FIT Museum : Body

This is a man’s sweater by Jean Paul Gaultier made in 1991, France. As explained by the Fashion Institute of Technology Museum, a muscular body was in vogue during the 1980s. Gaultier created a whimsical juxtaposition here by combining the ideal of the hard male body onto a soft fabric like wool. He almost mocks the obsession with a sculpted body by making also prioritizing coziness in garments. I can relate to his play-on with fashion and body because I also don’t want to forfeit fashion nor the comfort of my body when I dress. I would want to wear something that wraps my body comfortably, almost like a cocoon, but also portray some sort of fashionable silhouette that makes doesn’t completely make me look like a ball.

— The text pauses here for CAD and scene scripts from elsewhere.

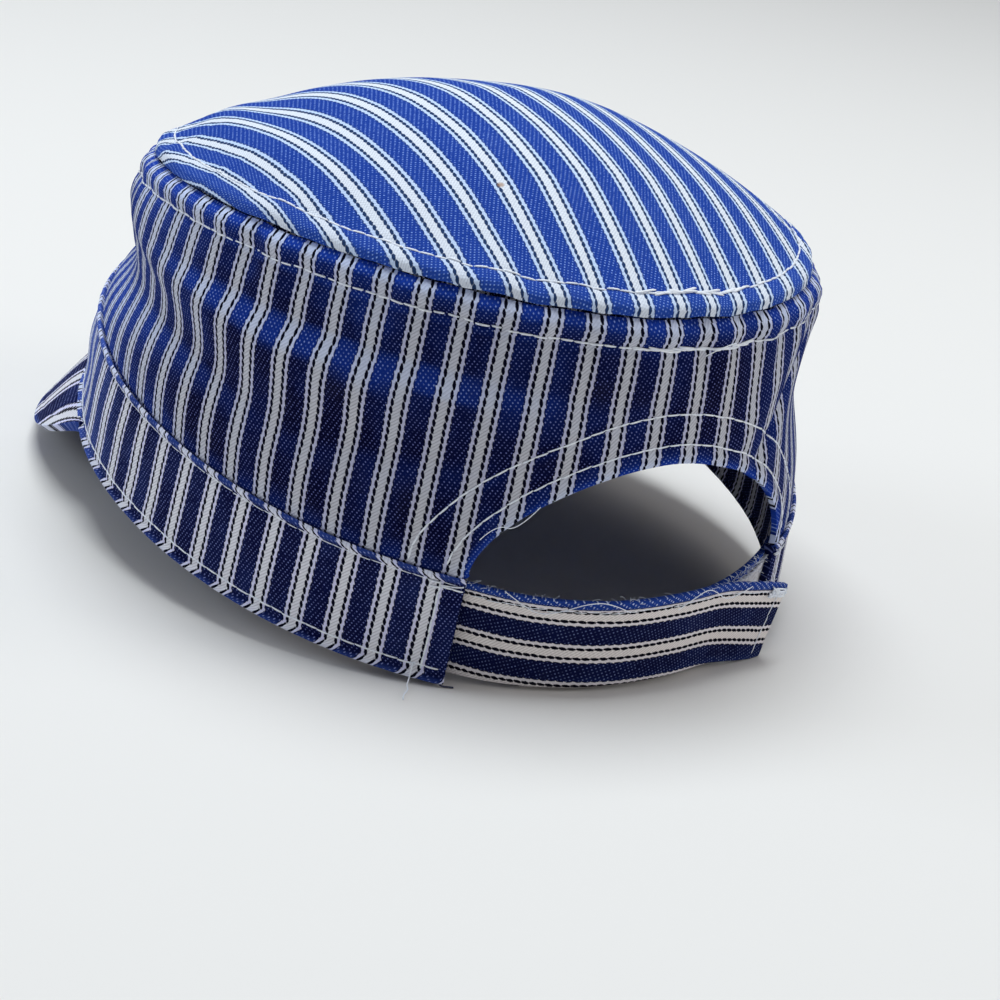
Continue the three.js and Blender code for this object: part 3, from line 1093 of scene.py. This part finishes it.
def strand(points, radius):
    # a bare thread end through a few points
    data = bpy.data.curves.new("strand", "CURVE")
    data.dimensions = "3D"
    data.bevel_depth = radius * mm
    data.bevel_resolution = 1
    data.resolution_u = 6
    spline = data.splines.new("NURBS")
    spline.points.add(len(points) - 1)
    for knot, point in zip(spline.points, points):
        knot.co = (*(stand @ (Vector(point) * mm)), 1)
    spline.use_endpoint_u = True
    spline.order_u = 3
    thread = bpy.data.objects.new("strand", data)
    bpy.context.scene.collection.objects.link(thread)
    deselectAll()
    thread.select_set(True)
    bpy.context.view_layer.objects.active = thread
    bpy.ops.object.convert(target="MESH")
    return bpy.context.object


def joinThreads(name, threads, material, slot):
    deselectAll()
    for thread in threads:
        thread.select_set(True)
    bpy.context.view_layer.objects.active = threads[0]
    bpy.ops.object.join()
    sewn = bpy.context.object
    sewn.name = name
    sewn.data.name = name
    bpy.ops.object.shade_smooth()
    finishPiece(sewn, material, slot)


def wallRow(drop):
    def pointAt(turn, out):
        return wallPoint(turn, 1 - drop / wallHeight(turn), out)
    return pointAt


def topRow(reach):
    return lambda turn, out: topPoint(turn, 1 - reach / top["radius"], out)


def archRow(offset):
    n = form["archRoundness"]

    def pointAt(angle, out):
        wide = form["archHalfWidth"] + offset
        tall = form["archHeight"] + offset
        across = wide * math.copysign(abs(math.cos(angle)) ** (2 / n), math.cos(angle))
        height = tall * abs(math.sin(angle)) ** (2 / n)
        turn = math.asin(max(-1, min(1, across / form["brow"][0])))
        return wallPoint(turn, height / wallHeight(turn), out)
    return pointAt


def bandRow(fromRim):
    return lambda turn, out: bandPoint(turn, fromRim / form["bandHeight"], out)


def bandEndRow(inset, side):
    turn = archTurn + inset / form["brow"][0]
    return lambda level, out: bandPoint(side * turn, level, out)


def visorRow(inset):
    def pointAt(across, out):
        return visorPoint(across, max(0.02, 1 - inset / max(visorDepth(across), 0.1)), out)
    return pointAt


def looseEnds():
    # a loose end of the wall's row, and one at the arch's foot: turn, level and rise of their knots
    knots = [
        (0.11, [(-4, 0.875, 0.3), (-6, 0.91, 1.2), (-9, 0.93, 1.0), (-10, 0.92, 0.5)]),
        (0.09, [(30, 0.16, 0.3), (28, 0.24, 1.4), (25, 0.22, 1.0), (22, 0.32, 0.5)]),
    ]
    ends = []
    for radius, route in knots:
        points = [wallPoint(math.radians(turn), level, out) for turn, level, out in route]
        ends.append(strand(points, radius))
    # the rim row's end hangs out by the band's end and lies on the floor
    turn = archTurn + 6.5 / form["brow"][0]
    rim = bandPoint(turn, 0, 0.5)
    outward = (bandPoint(turn, 0, 1) - bandPoint(turn, 0, 0)).normalized()
    route = [bandPoint(turn, 0.14, 0.3), bandPoint(turn, 0.06, 0.6), rim]
    for reach, aside in ((1.6, 0.2), (4.0, -0.5), (6.6, 0.6), (8.6, 0.2)):
        down = rim + outward * reach + Vector((aside, 0, 0))
        down.z = floorZ(down.y) + sewing["offFloor"]
        route.append(down)
    return [*ends, strand(route, 0.16)]


def darkTail():
    # the dark thread's end at the band end's lower corner
    corner = bandPoint(archTurn + 0.01, 0.0, 0.2)
    drifts = ((0.4, -0.6, 1.0), (0, 0, 0), (-0.8, 0.6, -1.0), (-1.6, 0.9, -1.5), (-2.6, 1.6, -1.2))
    route = [corner + Vector(drift) for drift in drifts]
    for point in route:
        point.z = max(point.z, floorZ(point.y) + sewing["offFloor"])
    return strand(route, 0.2)


def sewCap():
    rad = math.radians
    fine = sewing["fineRadius"]
    first, last = rad(wall["seamTurn"]) - 2 * math.pi, rad(wall["seamTurn"])
    threads = []
    crownRows = (wallRow(wall["stitchDrop"]), topRow(top["stitchIn"]))
    for row in crownRows:
        threads += sewRow(row, first, last)
    # the messy start and end of both rows, at the back
    for row in crownRows:
        for shift in (0, 1):
            threads += sewRow(row, rad(-15 - shift), rad(7 + 3 * shift), radius=0.28, length=4.2,
                              gap=-0.7, wander=0.45, lift=0.9)
    for (offset, depth), foot in zip(wall["archRows"], (4, 1)):
        threads += sewRow(archRow(offset), rad(foot), rad(180 - foot), radius=fine)
    bandStart, bandEnd = archTurn + 0.02, 2 * math.pi - archTurn - 0.02
    threads += sewRow(bandRow(band["rimStitch"]), bandStart, bandEnd, radius=0.21)
    upperRow = bandRow(form["bandHeight"] - band["roll"] - 0.45)
    threads += sewRow(upperRow, bandStart, bandEnd, radius=0.13, lift=0.4)
    for side in (-1, 1):
        threads += sewRow(bandEndRow(band["endStitch"], side), 0.1, 0.93, radius=0.22)
        # bar tack over the band end's upper corner
        for shift in (0, 0.7):
            threads += sewRow(bandRow(form["bandHeight"] - 2.2 - shift), side * (archTurn + 0.004),
                              side * (archTurn + 0.105 - 0.02 * shift), radius=fine, length=2.6,
                              gap=-0.3, wander=0.3, lift=1.1)
    threads += sewRow(visorRow(visor["stitchIn"]), -0.9, 0.9, radius=fine)
    # the side seam's own row
    beside = last - 3.0 / wall["seamRadius"]
    threads += sewRow(lambda level, out: wallPoint(beside, level, out), 0.04, 0.9, radius=fine)
    threads += looseEnds()
    joinThreads("topstitching", threads, whiteThread, "crown_denim")
    joinThreads("threadTail", [darkTail()], darkThread, "band_denim")


sewCap()


def sewStraps():
    outer = strap["outer"]

    def topEdge(along, out):
        spot, outward = strapFace(outer, along, 0.885)
        return spot + outward * out

    def freeEnd(height, out):
        spot, outward = strapFace(outer, 0.955, height)
        return spot + outward * out

    threads = sewRow(topEdge, 0.15, 0.97, radius=0.11, lift=0.5, wander=0.2)
    threads += sewRow(freeEnd, 0.08, 0.95, radius=0.14)
    # tangled thread at the free end's upper corner
    for i in range(sewing["tangles"]):
        points = []
        for k in range(6):
            spot, outward = strapFace(outer, random.uniform(0.90, 0.99), random.uniform(0.82, 0.97))
            points.append(spot + outward * random.uniform(0.1, 0.8))
        threads.append(strand(points, 0.2))
    # two long ends along the upper edge
    for start, end in ((0.22, 0.48), (0.60, 0.82)):
        points = []
        for k in range(7):
            along = lerp(start, end, k / 6)
            spot, outward = strapFace(outer, along, 0.93 + 0.10 * math.sin(k * 1.3 + start * 9))
            points.append(spot + outward * random.uniform(0.2, 0.9))
        threads.append(strand(points, 0.10))
    # frayed fibres along the upper edge
    for i in range(sewing["frays"]):
        along, height = random.uniform(0.12, 0.97), random.uniform(0.96, 1.0)
        spot = strapSpot(outer, along, height, strap["thickness"] * random.uniform(0.2, 1))[0]
        drift = Vector((random.uniform(-2.5, 2.5), random.uniform(-0.5, 0.5), random.uniform(0.1, 1.1)))
        rise = Vector((0, random.uniform(-0.4, 0.6), random.uniform(0.1, 0.7)))
        middle = spot + drift * 0.5 + rise
        threads.append(strand([spot, middle, spot + drift], 0.035))
    joinThreads("strapThreads", threads, whiteThread, "strap_denim")


sewStraps()


def fuzzTape():
    # the loop tape's fuzz, standing out along its upper edge
    threads = []
    for i in range(tape["fuzz"]):
        along = random.choice((random.uniform(0.3, 0.92), random.gauss(0.66, 0.07)))
        height = random.uniform(0.7, 0.97)
        spot = strapSpot(strap["inner"], along, height, strap["thickness"])[0]
        tip = Vector((random.uniform(-2.2, 2.2), random.uniform(0.0, 0.6), random.uniform(0.0, 1.8)))
        bend = tip * 0.5 + Vector((0, 0.3, random.uniform(0.2, 0.9)))
        threads.append(strand([spot, spot + bend, spot + tip], tape["fuzzRadius"]))
    joinThreads("tapeFuzz", threads, whiteThread, "loop_tape")


fuzzTape()
bpy.data.objects.remove(stitch)
print("stage: sewing done")

# Floor and light
studio = {
    "floor": (0.80, 0.78, 0.75, 1),
    "size": 12,
    "roughness": 0.9,
    "sky": (0.93, 0.95, 1.0, 1),
    "skyStrength": 0.26,
    "aim": (0, 0, 0.05),
    # place in metres, size, power, colour
    "lights": {
        "keyLight": ((-0.05, -0.25, 1.5), 0.9, 20, (0.90, 0.96, 1)),
        "leftLight": ((1.3, -0.9, 0.8), 0.8, 6.6, (0.76, 0.86, 1)),
        "rightLight": ((-1.2, 0.9, 0.7), 0.8, 5.5, (1, 0.97, 0.95)),
    },
}


def makeStudio():
    deselectAll()
    bpy.ops.mesh.primitive_plane_add(size=studio["size"])
    ground = bpy.context.object
    ground.name = "floor"
    n = Nodes("floor")
    n.finish(studio["floor"], studio["roughness"])
    ground.data.materials.append(n.material)
    world = bpy.context.scene.world or bpy.data.worlds.new("world")
    bpy.context.scene.world = world
    world.use_nodes = True
    sky = world.node_tree.nodes["Background"]
    sky.inputs[0].default_value = studio["sky"]
    sky.inputs[1].default_value = studio["skyStrength"]
    bpy.context.scene.view_settings.view_transform = "Standard"
    for name, (spot, size, power, colour) in studio["lights"].items():
        data = bpy.data.lights.new(name, "AREA")
        data.size = size
        data.energy = power
        data.color = colour
        lamp = bpy.data.objects.new(name, data)
        bpy.context.scene.collection.objects.link(lamp)
        lamp.location = spot
        aimed = Vector(studio["aim"]) - Vector(spot)
        lamp.rotation_euler = aimed.to_track_quat("-Z", "Y").to_euler()


makeStudio()
print("stage: studio set")
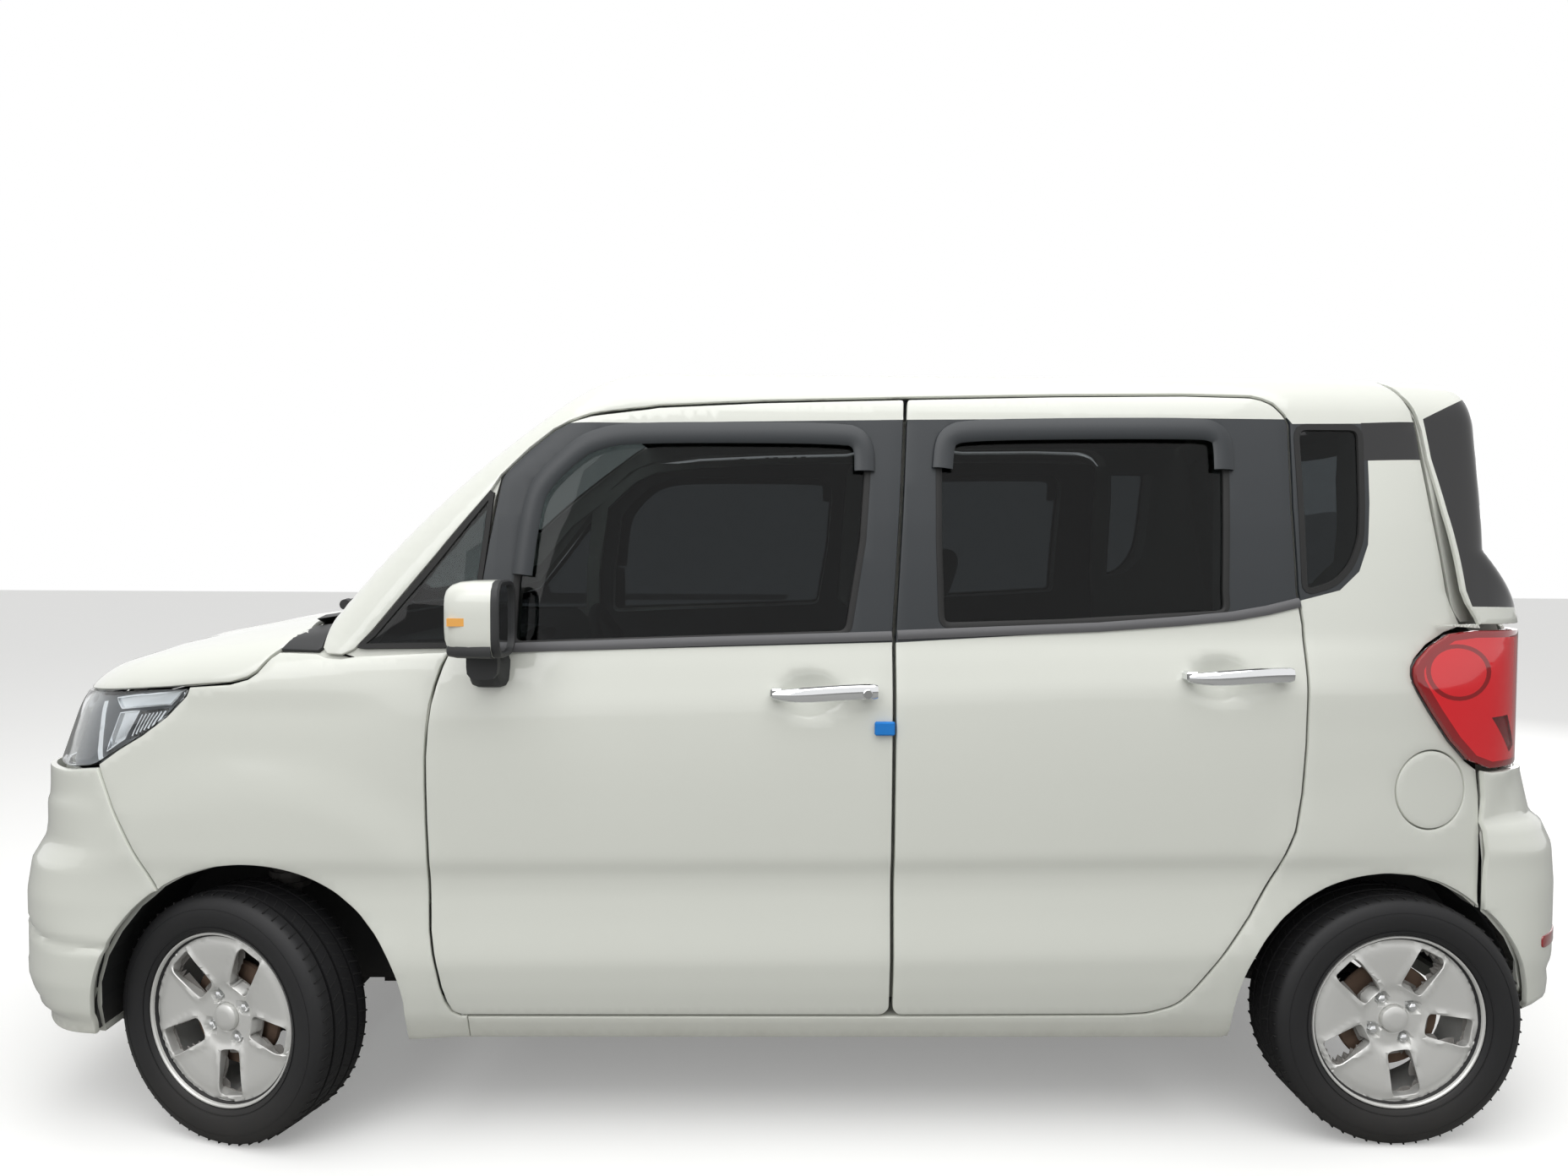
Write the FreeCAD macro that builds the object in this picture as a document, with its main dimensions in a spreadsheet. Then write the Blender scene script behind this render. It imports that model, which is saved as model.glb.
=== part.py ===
import FreeCAD, Part
import math
import os
import Sketcher

# Light box car: every solid is built in millimetres, front towards -X, left side
# towards -Y, up +Z, with the origin on the floor under the middle of the body.

V = FreeCAD.Vector
doc = FreeCAD.newDocument("light_car")

# Driving dimensions, kept as plain numbers in the sheet
SIZES = {
    "body_length": 3595, "body_width": 1595, "body_height": 1700,
    "wheelbase": 2520, "front_overhang": 615, "track": 1408,
    "tyre_radius": 272, "tyre_width": 165, "rim_radius": 191, "rim_width": 140,
    "bead_radius": 176, "cap_radius": 29, "bolt_circle": 100, "bolt_radius": 7,
    "window_inner": 73, "window_outer": 168, "window_width": 50, "window_turn": -81,
    "disc_radius": 115, "disc_thickness": 12,
    "kingpin_offset": 669, "rest_steer": 18,
    "half_gap": 4, "seat_gap": 0.3, "skin_depth": 20, "frame_depth": 70,
    "door_depth": 70, "door_step": 14, "glass_depth": 5, "glass_inset": 10,
    "bonnet_depth": 20, "lid_depth": 70, "bumper_depth": 20, "lamp_depth": 70,
    "roof_depth": 20, "front_arch_x": -1154.5, "front_arch_radius": 340,
    "rear_arch_x": 1306.5, "rear_arch_radius": 326, "liner_depth": 5,
    "door_bottom": 280, "sill_bottom": 222, "belt_height": 1108,
    "floor_bottom": 224, "floor_depth": 26, "rear_floor_bottom": 400,
    "flap_radius": 85, "flap_x": 1399, "flap_z": 780,
    "seat_x": 20, "seat_y": 355, "seat_height": 480, "bench_x": 860,
    "wheel_hand_radius": 178, "wheel_hand_x": -300, "wheel_hand_z": 985,
    "hand_tube": 14, "column_tilt": 62,
    "engine_x": -1540, "engine_z": 300, "engine_length": 400, "engine_width": 640,
    "engine_height": 430, "tank_x": 720, "tank_y": -400, "tank_z": 225, "tank_length": 290,
    "tank_width": 680, "tank_height": 174.7, "window_count": 5, "bolt_count": 4,
    "arc_runs": 3, "round_sides": 20, "wheel_sides": 40, "seat_width": 480,
    "cushion_length": 490, "cushion_height": 180, "seat_frame_z": 250.3,
    "seat_frame_height": 49.7, "seat_back_depth": 100, "seat_back_height": 700,
    "seat_back_lean": 13, "head_depth": 80, "head_width": 250, "head_height": 170,
    "pin_width": 12, "pin_height": 80, "bench_width": 1000, "bench_length": 430,
    "bench_z": 426.3, "bench_height": 134, "bench_back_depth": 110,
    "bench_back_height": 640, "bench_back_lean": 11,
}
sheet = doc.addObject("Spreadsheet::Sheet", "Sizes")
for row, (alias, value) in enumerate(SIZES.items(), start=1):
    sheet.set("A%d" % row, alias)
    sheet.set("B%d" % row, str(value))
    sheet.setAlias("B%d" % row, alias)
doc.recompute()


def size(alias):
    return float(sheet.get(alias))


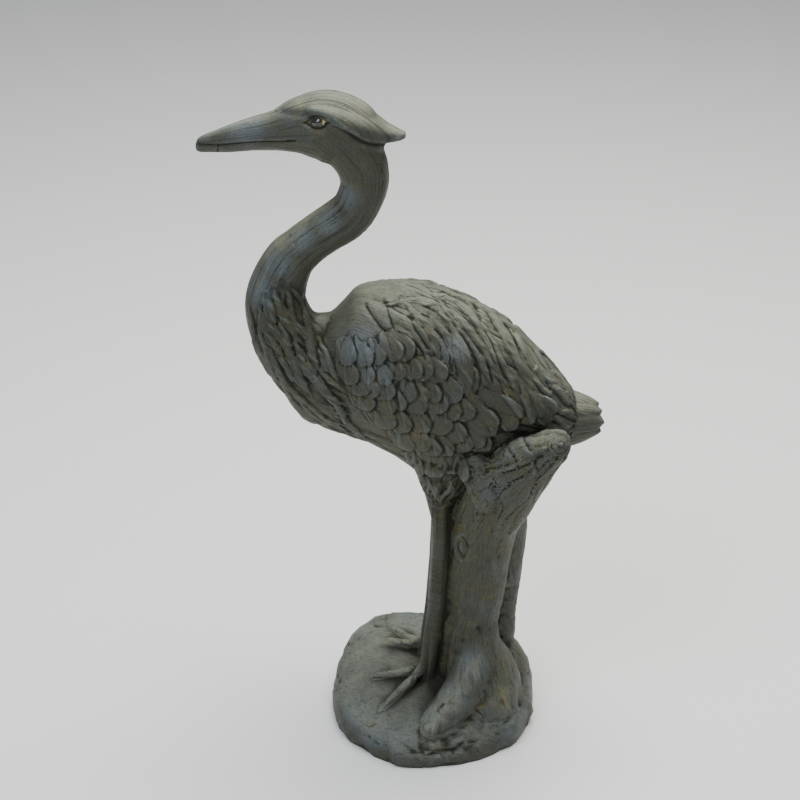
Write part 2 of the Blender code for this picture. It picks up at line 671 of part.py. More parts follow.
def heron_statue():
    """The whole casting: heron, stump and rock."""
    groups = gathered_shells()
    skin = fuse(groups)
    carve(skin, groups)
    skin = thin_out(skin)
    cut_flat(skin)
    skin.name = "heron_statue"
    skin.materials.clear()
    skin.materials.append(cast_stone())
    skin.shade_smooth()
    statue = bpy.data.objects.new("heron_statue", skin)
    bpy.context.collection.objects.link(statue)
    return statue


clear_scene()
heron_statue()
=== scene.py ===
"""A heron by a broken stump on a rock, cast in one piece of stone with a dark patina."""
import itertools
import math

import bmesh
import bpy
import numpy as np
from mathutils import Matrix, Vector


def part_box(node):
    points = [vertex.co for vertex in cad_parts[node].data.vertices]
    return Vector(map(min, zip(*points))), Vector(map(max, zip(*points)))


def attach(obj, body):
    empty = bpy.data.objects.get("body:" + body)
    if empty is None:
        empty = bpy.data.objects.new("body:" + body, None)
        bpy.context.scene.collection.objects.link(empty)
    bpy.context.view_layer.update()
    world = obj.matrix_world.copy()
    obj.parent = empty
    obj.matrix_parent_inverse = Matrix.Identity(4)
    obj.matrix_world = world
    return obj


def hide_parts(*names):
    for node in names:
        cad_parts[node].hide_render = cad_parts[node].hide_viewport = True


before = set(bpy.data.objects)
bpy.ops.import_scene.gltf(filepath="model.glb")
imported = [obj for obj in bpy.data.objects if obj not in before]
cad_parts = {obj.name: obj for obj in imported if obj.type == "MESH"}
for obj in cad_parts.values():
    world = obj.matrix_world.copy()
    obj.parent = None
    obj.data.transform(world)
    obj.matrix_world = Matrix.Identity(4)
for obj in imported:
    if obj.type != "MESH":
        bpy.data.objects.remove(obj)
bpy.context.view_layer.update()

# The rock
# The base of the casting: a low broken boulder, modelled in clay with the rest and cast with it.
# All places are drawn in millimetres from the middle of its top: x to the tail, y to the bird's
# right, z up. One drawn millimetre is worked out from the height of the solid casting.
low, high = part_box("heron_statue")
DRAWN_TALL = 803.4
UNIT = (high.z - low.z) / DRAWN_TALL
TOP_OVER_GROUND = 58.0
HALF_LENGTH = 126.0
HALF_DEPTH = 123.0
BELOW_GROUND = 12.0
CORNERS = [(-180, 0.99), (-155, 1.01), (-132, 1.01), (-108, 1.055), (-79, 1.005), (-51, 0.98),
           (-37, 1.01), (-10, 0.98), (9, 1.0), (34, 1.07), (55, 1.13), (92, 1.07), (118, 1.2),
           (138, 1.12), (160, 1.0), (180, 0.99)]
ROCK_SIDES = [(0.985, 0.0), (1.0, 0.25), (0.99, 0.62), (0.955, 0.88), (0.89, 1.0)]
RIM_LOW_FRONT = 0.50
RIM_HIGH_BACK = 1.06
CROWN = 0.97
HEAD, NECK, BODY, THIGH, SHANK, WOOD, ROCK, FEATHER, LOCK = range(9)
forms = []


def to_world(places):
    """Turn drawn places into metres above the ground."""
    return (np.asarray(places, dtype=float) + (0, 0, TOP_OVER_GROUND)) * UNIT


def to_drawn(places):
    """Turn metres above the ground into drawn places."""
    return places / UNIT - (0, 0, TOP_OVER_GROUND)


def smooth_path(points, steps):
    """Points on a smooth curve through the given rows, of any number of columns."""
    rows = np.array(points, dtype=float)
    ends = np.vstack([2 * rows[0] - rows[1], rows, 2 * rows[-1] - rows[-2]])
    found = []
    for index in range(1, len(ends) - 2):
        before, start, end, after = ends[index - 1:index + 3]
        for step in range(steps):
            part = step / steps
            found.append(0.5 * (2 * start + (end - before) * part
                                + (2 * before - 5 * start + 4 * end - after) * part ** 2
                                + (3 * start - before - 3 * end + after) * part ** 3))
    found.append(rows[-1])
    return np.array(found)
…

I feel like I need to show some sort of silhouette to indicate the figure or youth of my body, while at the same time wanting to conceal all of my body in a cozy fabric; It is equally or more important to move and sit however I want without needing to worry how my body might look to others.

 

This kind of garment demonstrates how this would locate the wearer in a specific time. The hegemonic idea of a muscular and fit body like this would be of a young male. It would communicate that the wearer is someone in his youth, probably in his early twenties because that is the idea we have of the ages of bodies. The wearer almost “did not get to have any say with respect to when they were born.” (Kaiser 186), because the physique would communicate the approximate age of the wearer. The museum also very clearly, almost too concretely, described the vogue of bodies throughout the decades. Although this provides a clear summary of fashionable bodies in retrospect, it could also limit the mind because it is exhibiting the hegemonic fashion that is only representative of the upper class women’s style. The in vogue ideal of bodies or the concept of “now-ness” (Kaiser 173) is mainly representative of mainstream women’s attire. This relates to our lecture of the politics behind exhibitions and how they are usually curated to provide a view of the hegemonic fashion, which can portray other cultures or groups as insignificant or static.

Works Cited:

Kaiser, Susan. 2012. Fashion and Cultural Studies. London: Berg.